Набравшись уверенности, Уильям повторял то, что сделал в первую брачную ночь, еще двенадцать ночей подряд. Прервался он, лишь когда Альва сообщила Мэри, что у нее начались месячные. В ту ночь Мэри осталась ждать за дверью спальни. Лежа в кровати, Альва услышала, как она говорит Уильяму:
– Миссис нездоровится. На этой неделе, – добавила девушка и больше не сказала ни слова.
Альва почувствовала невероятное облегчение, хотя и сомневалась, что это правильно. Уильям ведь просто выполняет свой долг. А ее долг – хотеть того же, что и он, – поскорее произвести на свет наследника. А чтобы наследник появился, нужно проводить ночи с мужем. Поэтому она должна этого хотеть. Только вот не хочет.
«Ты не должна подавать виду, будто тебе нравится то, что он делает».
Ха! Если бы на это был хоть какой-то шанс.
Как же все непонятно.
Наверное, она как-то неправильно ко всему относится.

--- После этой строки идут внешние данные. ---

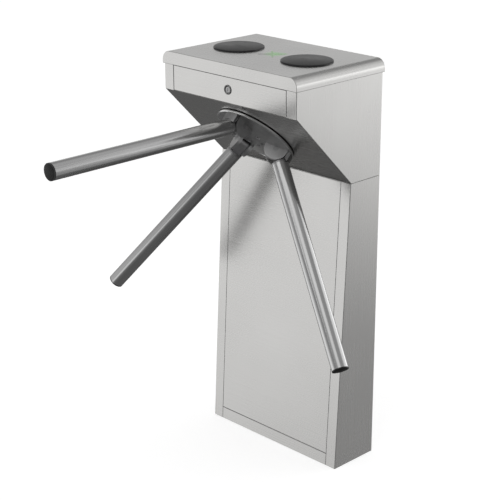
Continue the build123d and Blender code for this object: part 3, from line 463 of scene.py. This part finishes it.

Вернувшись домой после четырех недель, проведенных в пригороде, на ипподроме, играх в конное поло, в театре; недель, заполненных ужинами в ресторанах с многочисленными новыми знакомыми, вечеров, во время которых оживленные беседы скрывали обреченное ожидание того, что случится ближе к ночи, Альва заперлась в своей новой полосатой спальне и целый день лежала в постели, благодаря судьбу, что не видит никого, кроме Мэри.